Despite the inspirations, there’s little in the way of actual jazz in Williams’s score, only abstractions via the arpeggios, octave leaps, and clustered chords that characterized Tatum’s and the other pianists’ approaches to the instrument. The second movement recalls Bill Evans visually, much as sonically. A solo viola evokes images of a silent but serious man. The music is just as poignant. Ax worked his way between string and wind lines that hung in the air like mist. His phrases occasionally rose above the fog, emitting just enough improvisational flair before sinking back into the texture. The effect was a balanced give and take—the soloist was as much an accompanist to the orchestra as the other way around.
Tension returns in the third movement, which brims with the driving riffs associated with Oscar Peterson’s performances. The lines churn unabated, stumble momentarily on knots of harmony, and then resolve in deft flourishes. Through it all, Ax managed to be both cool and fiery. Nelsons coaxed sounds from the orchestra that were as felt as they were heard. The result was an auspicious pairing fit for one of Williams’ finest concert creations—the music was contemplative but never predictable. The piece consistently pushes against listeners’ expectations. When the music supplied the kinds of gestures and sweep Williams is known for, it could do so with unapologetic fervor.

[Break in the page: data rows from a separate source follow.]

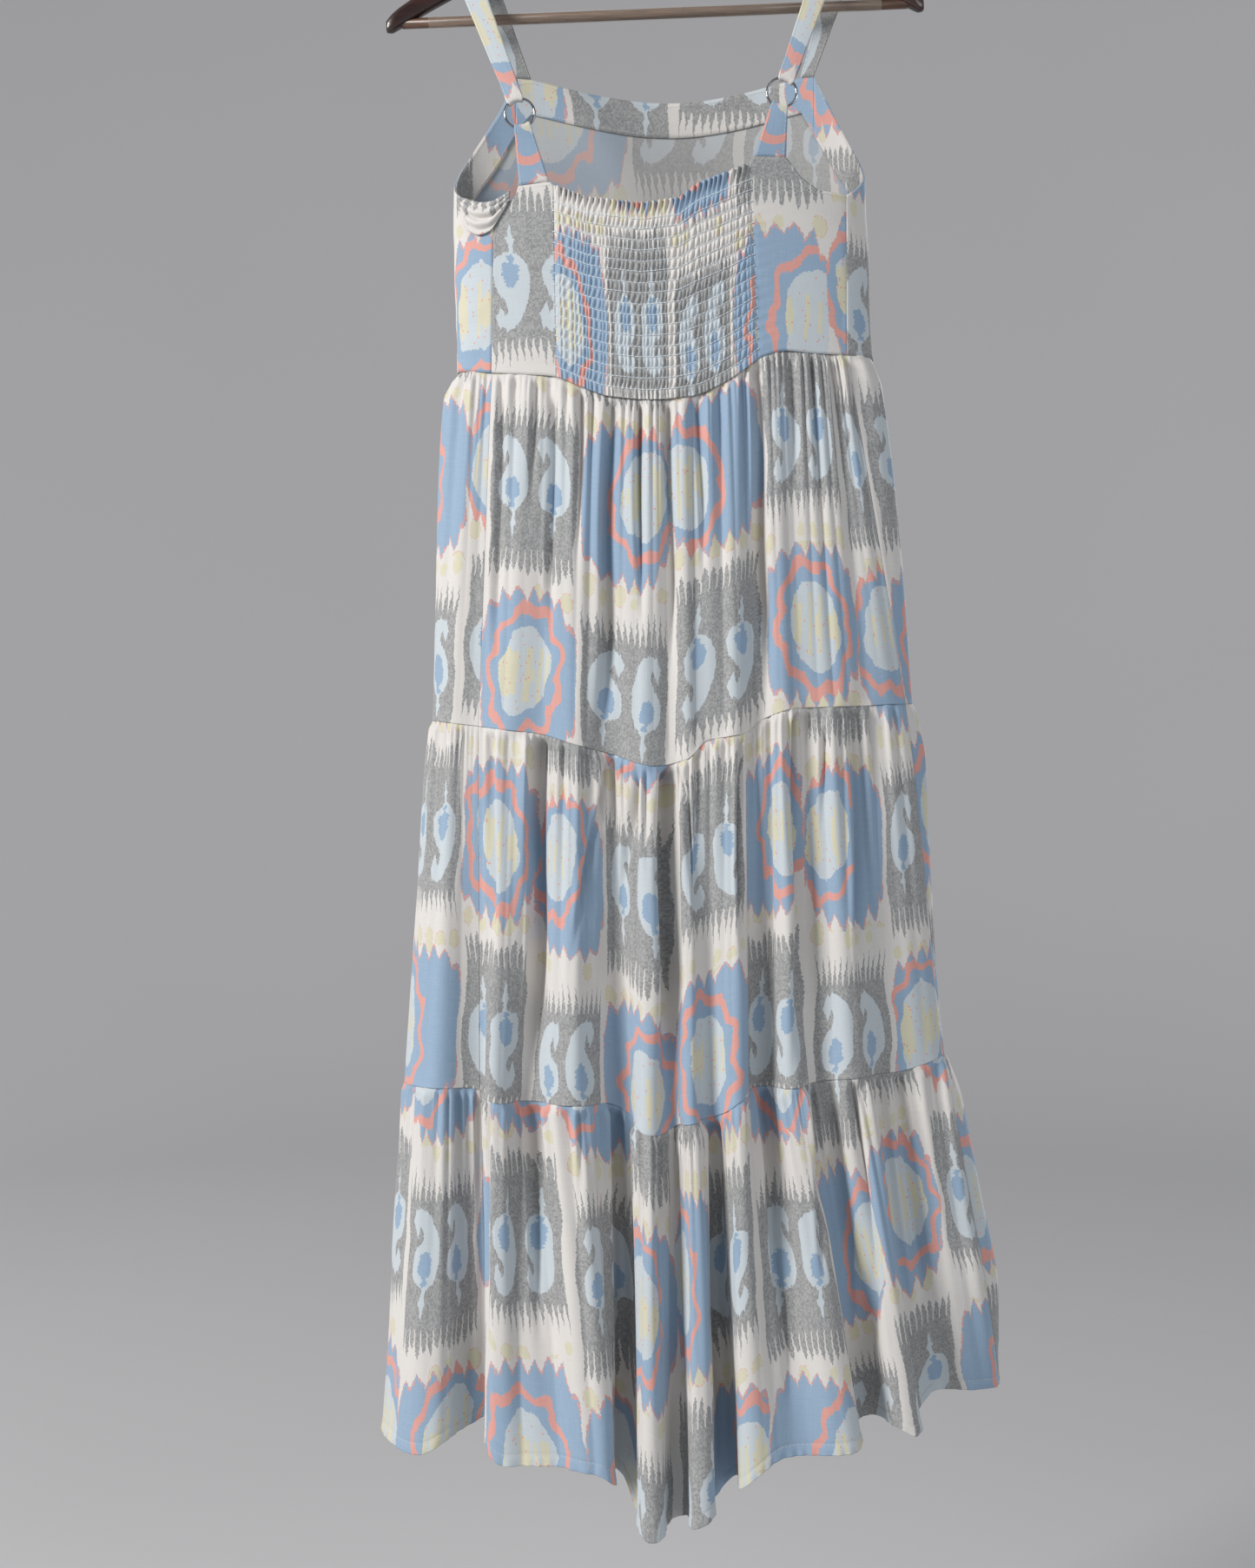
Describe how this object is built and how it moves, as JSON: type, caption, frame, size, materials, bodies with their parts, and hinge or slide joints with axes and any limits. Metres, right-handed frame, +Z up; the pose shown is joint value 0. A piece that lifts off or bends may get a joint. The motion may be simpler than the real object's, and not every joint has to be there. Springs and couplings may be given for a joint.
{
  "type": "tiered dress on a hanger",
  "caption": "Sleeveless tiered sundress with a smocked back, ring-joined straps and gathered skirt, hung on a wooden hanger with a trouser bar.",
  "frame": {"origin": "top of the hollow in the hanger's hook, where a rail holds it", "axes": "+Z up; the back of the dress, with its smocking, faces -Y and the front +Y; the left side of the dress is at -X"},
  "size_m": [0.51, 0.1999, 1.3951],
  "materials": {
    "printed_cotton": "matt printed cotton in blue, coral, grey and cream",
    "smocked_cotton": "the same cotton, drawn in by rows of elastic",
    "facing_cotton": "the same cotton, turned in",
    "strap_cotton": "the same cotton, doubled and stitched",
    "ring_metal": "thin plated round rings",
    "hook_metal": "plated wire",
    "hanger_wood": "dark mahogany with a gloss lacquer",
    "bar_wood": "plain brown dowel",
    "grip_plastic": "clear grip sleeve"
  },
  "bodies": {
    "root": {"back_smock_panel": "smocked_cotton", "side_back_left": "printed_cotton", "side_back_right": "printed_cotton", "front_bodice": "printed_cotton", "front_neck_facing": "facing_cotton", "armhole_facing_left": "facing_cotton", "armhole_facing_right": "facing_cotton", "strap_left": "strap_cotton", "strap_right": "strap_cotton", "ring_left": "ring_metal", "ring_right": "ring_metal", "ring_tab_left": "strap_cotton", "ring_tab_right": "strap_cotton", "tier1_back": "printed_cotton", "tier1_front": "printed_cotton", "tier2_back": "printed_cotton", "tier2_front": "printed_cotton", "tier3_back": "printed_cotton", "tier3_front": "printed_cotton", "hanger_arms": "hanger_wood", "hanger_bar": "bar_wood", "bar_grip": "grip_plastic", "hanger_hook": "hook_metal"}
  },
  "joints": []
}
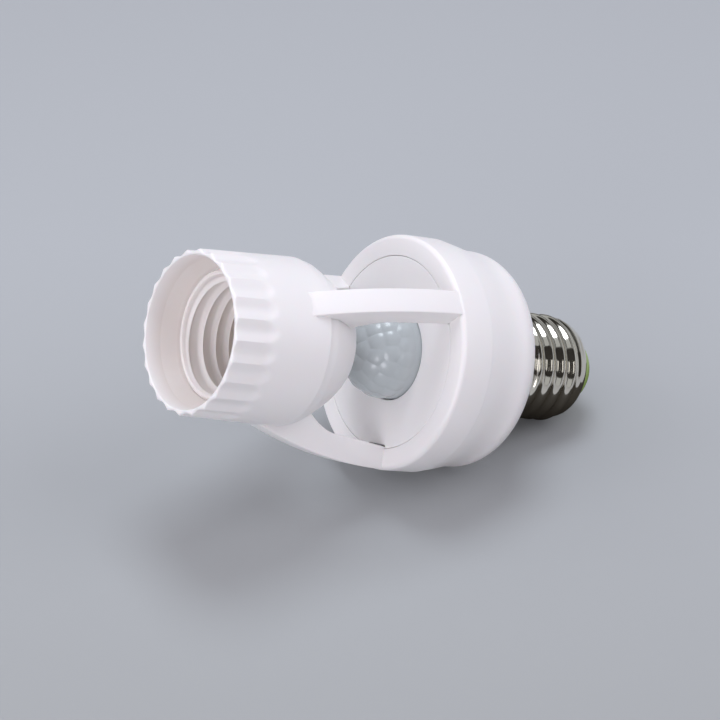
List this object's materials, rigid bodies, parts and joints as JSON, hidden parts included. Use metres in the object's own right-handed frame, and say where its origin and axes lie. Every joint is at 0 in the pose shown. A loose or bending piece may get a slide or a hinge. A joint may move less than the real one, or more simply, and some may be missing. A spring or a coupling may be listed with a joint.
{
  "type": "motion sensor lamp holder",
  "caption": "Screw-in lamp holder with a domed motion sensor: a fluted lamp socket on arms over a round sensor body that ends in a screw cap.",
  "frame": {"origin": "centre of the lamp socket's rim, in the plane that the part stands on", "axes": "+Z along the axis from the lamp socket to the screw cap; one of the three arms lies over +Y"},
  "size_m": [0.056, 0.056, 0.1167],
  "materials": {
    "shell_white": "satin moulded polycarbonate",
    "insert_white": "satin moulded plastic",
    "base_ivory": "matt moulded plastic",
    "contact_brass": "bright rolled strip",
    "rivet_steel": "plated",
    "screw_steel": "zinc plated",
    "lead_brown": "insulated lead",
    "lead_blue": "insulated lead",
    "lens_milky": "milky translucent polyethylene",
    "sensor_can": "nickel plated can",
    "photocell_amber": "coated",
    "board_green": "solder resist",
    "chip_black": "moulded resin",
    "relay_blue": "moulded case",
    "film_yellow": "moulded case",
    "can_sleeve": "shrunk sleeve",
    "varistor_blue": "dipped resin",
    "cap_nickel": "bright nickel plate",
    "insulator_green": "glossy green insulator",
    "tip_nickel": "nickel plate"
  },
  "bodies": {
    "housing": {"upper_housing": "shell_white", "back_cap": "shell_white", "thread_insert": "insert_white", "contact_base": "base_ivory", "centre_rivet": "rivet_steel", "side_rivet": "rivet_steel", "base_screws": "screw_steel", "live_arm_lead": "lead_brown", "neutral_arm_lead": "lead_blue", "sensor_plate": "shell_white", "sensor_lens": "lens_milky", "lens_retainer": "shell_white", "motion_sensor": "sensor_can", "light_sensor": "photocell_amber", "sensor_board": "board_green", "sensor_chip": "chip_black", "board_pins": "chip_black", "power_board": "board_green", "relay": "relay_blue", "film_capacitor": "film_yellow", "filter_capacitor": "can_sleeve", "varistor": "varistor_blue", "lower_housing": "shell_white", "housing_screws": "screw_steel", "cap_shell": "cap_nickel", "cap_insulator": "insulator_green", "cap_tip": "tip_nickel", "cap_live_lead": "lead_brown", "cap_neutral_lead": "lead_blue"},
    "centre_leaf": {"centre_contact": "contact_brass"},
    "side_leaf": {"side_contact": "contact_brass"}
  },
  "joints": [
    {"name": "centre_contact_press", "type": "hinge", "parent": "housing", "child": "centre_leaf", "pos_m": [-0.00606, -0.0035, 0.0305], "axis": [0.5, -0.866, 0], "range_deg": [0, 8], "stiffness_Nm_per_rad": 0.05},
    {"name": "side_contact_press", "type": "hinge", "parent": "housing", "child": "side_leaf", "pos_m": [0.00779, -0.0045, 0.0305], "axis": [-0.5, -0.866, 0], "range_deg": [0, 4], "stiffness_Nm_per_rad": 0.05}
  ]
}
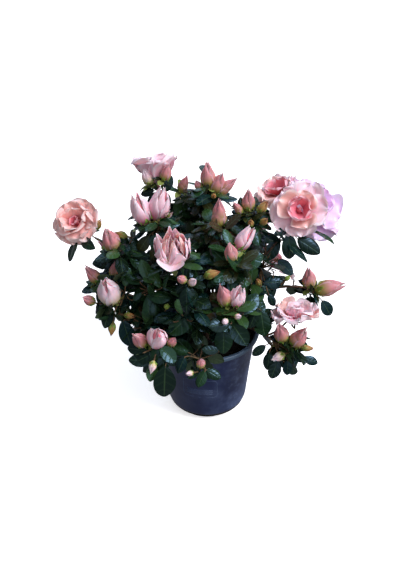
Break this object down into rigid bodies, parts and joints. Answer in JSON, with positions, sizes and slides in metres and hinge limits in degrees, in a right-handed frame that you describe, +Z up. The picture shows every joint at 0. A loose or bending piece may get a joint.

Applause for composer John Williams at Tanglewood. Photo: Gabriel Scott
The audience rewarded the performance with a standing ovation that grew into a roar when Williams appeared via wheelchair to take his bows. His concert music may be intended to enrich and edify, but there’s always room for a little fandom, particularly on occasions like this. At 93, and after a lifetime of firsts, Williams deserves every accolade.
The second half of the concert was dedicated to Gustav Mahler’s Symphony No. 1.
Few composers of the late nineteenth century embraced everything he heard quite like Mahler. His First Symphony, composed between 1887 and 1888, runs the gamut between slow mystery and outright exuberance. Ländlers, klezmer tunes, and funeral marches collide with quotations from the composer’s Lieder eines fahrenden Gesellen. But, in the right hands, the sum of its various parts can yield compelling results.
Time will still tell if Nelsons will be one of those conductors who can convey all the subtle interactions between inward strife and outward joy. To be fair, his approach to the piece has matured considerably. He has traditionally favored an overly detailed approach; last weekend, his performance leaned into underlining the dramatic contrasts, and that strategy was mostly successful.
The most serious problem emerged in the third movement. While the opening dialogue between double bass, bassoon, and tuba flickered like starlight, Nelsons suddenly opened the throttle during the klezmer-like passages, a gung-ho effect that verged on the grotesque. The composer’s gloomy wit was pushed aside. Instead, the music came off as an exercise in snark — it was more reminiscent of Shostakovich than Mahler.
That said, the best aspects of this performance revealed Nelsons’s penchant for big-picture payoff. The conductor smoothly guided the orchestra through the wayward transformations in mood during the opening movement, a few flubbed wind entrances apart. To his credit, Nelsons kept a careful eye on the music’s innate lyricism. His call for subtle rubato enabled the quotations of “Ging heut’ Morgen über’s Feld” to have the lift of a Swiss air. The ensuing melodies flowered beautifully in solo trumpet and strings.
The Ländler bounded with noble grandeur. Here, too, Nelsons worked in bold colors, stretching the Trio’s soaring lines without undue exaggeration.
The finale was a powerful musical journey from tragedy to triumph. The BSO brass supplied sonic warmth and light in equal measure, bringing the performance to a rousing–and aptly Mahlerian–conclusion.
Aaron Keebaugh has been a classical music critic in Boston since 2012. His work has been featured in the Musical Times, Corymbus, Boston Classical Review, Early Music America, and BBC Radio 3. A musicologist, he teaches at North Shore Community College in both Danvers and Lynn.